Problem details
Up to and including the line that contains "for node in", write out each line of the material from its first line, exactly.

Information provided
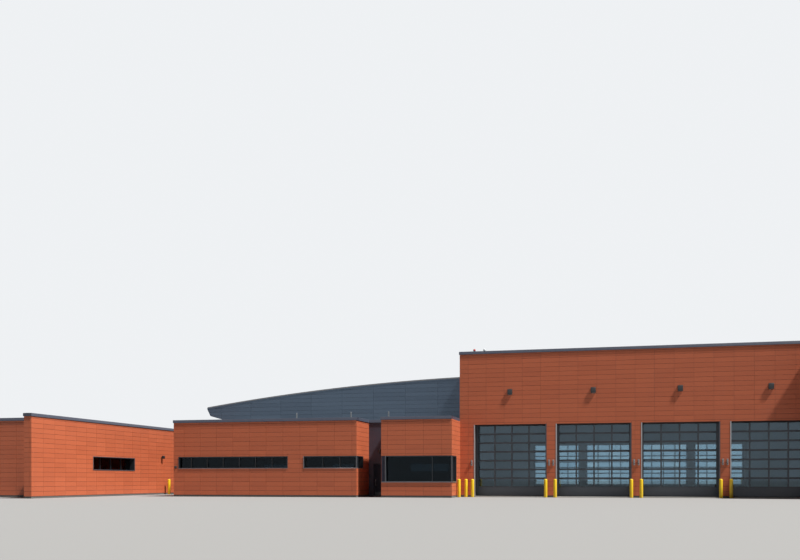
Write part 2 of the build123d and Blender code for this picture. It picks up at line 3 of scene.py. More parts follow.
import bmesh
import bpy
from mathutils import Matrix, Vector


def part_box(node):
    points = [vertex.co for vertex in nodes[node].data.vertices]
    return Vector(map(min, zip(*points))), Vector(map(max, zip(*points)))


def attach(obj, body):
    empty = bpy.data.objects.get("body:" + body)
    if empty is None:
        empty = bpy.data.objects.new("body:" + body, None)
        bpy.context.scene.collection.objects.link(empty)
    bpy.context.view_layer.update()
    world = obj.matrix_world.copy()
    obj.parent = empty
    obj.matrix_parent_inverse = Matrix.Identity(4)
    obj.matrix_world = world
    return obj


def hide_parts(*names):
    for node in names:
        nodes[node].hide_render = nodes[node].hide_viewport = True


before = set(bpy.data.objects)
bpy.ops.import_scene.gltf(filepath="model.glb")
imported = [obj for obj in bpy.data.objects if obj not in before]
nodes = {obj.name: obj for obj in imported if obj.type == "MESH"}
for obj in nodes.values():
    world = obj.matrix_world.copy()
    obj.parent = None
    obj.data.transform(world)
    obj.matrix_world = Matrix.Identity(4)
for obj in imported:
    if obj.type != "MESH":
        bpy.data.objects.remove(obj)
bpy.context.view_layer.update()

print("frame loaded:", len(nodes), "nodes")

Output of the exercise
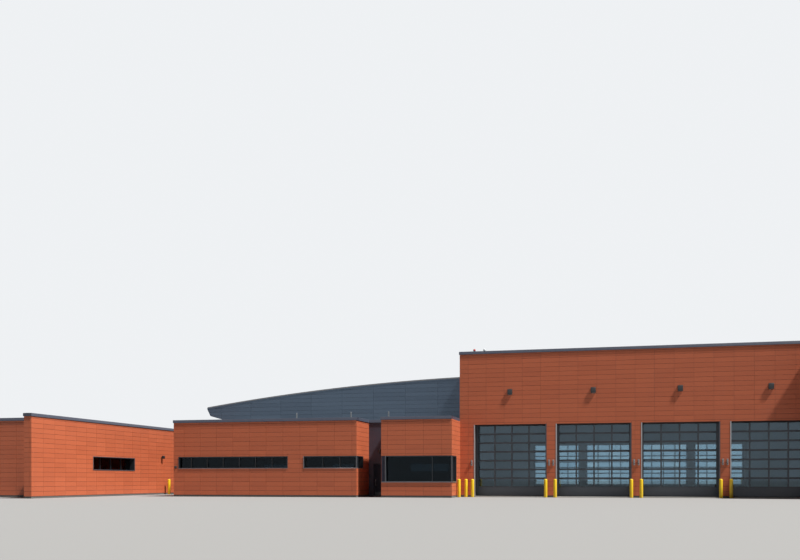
Write part 2 of the build123d and Blender code for this picture. It picks up at line 3 of scene.py. More parts follow.
import bmesh
import bpy
from mathutils import Matrix, Vector


def part_box(node):
    points = [vertex.co for vertex in nodes[node].data.vertices]
    return Vector(map(min, zip(*points))), Vector(map(max, zip(*points)))


def attach(obj, body):
    empty = bpy.data.objects.get("body:" + body)
    if empty is None:
        empty = bpy.data.objects.new("body:" + body, None)
        bpy.context.scene.collection.objects.link(empty)
    bpy.context.view_layer.update()
    world = obj.matrix_world.copy()
    obj.parent = empty
    obj.matrix_parent_inverse = Matrix.Identity(4)
    obj.matrix_world = world
    return obj


def hide_parts(*names):
    for node in names:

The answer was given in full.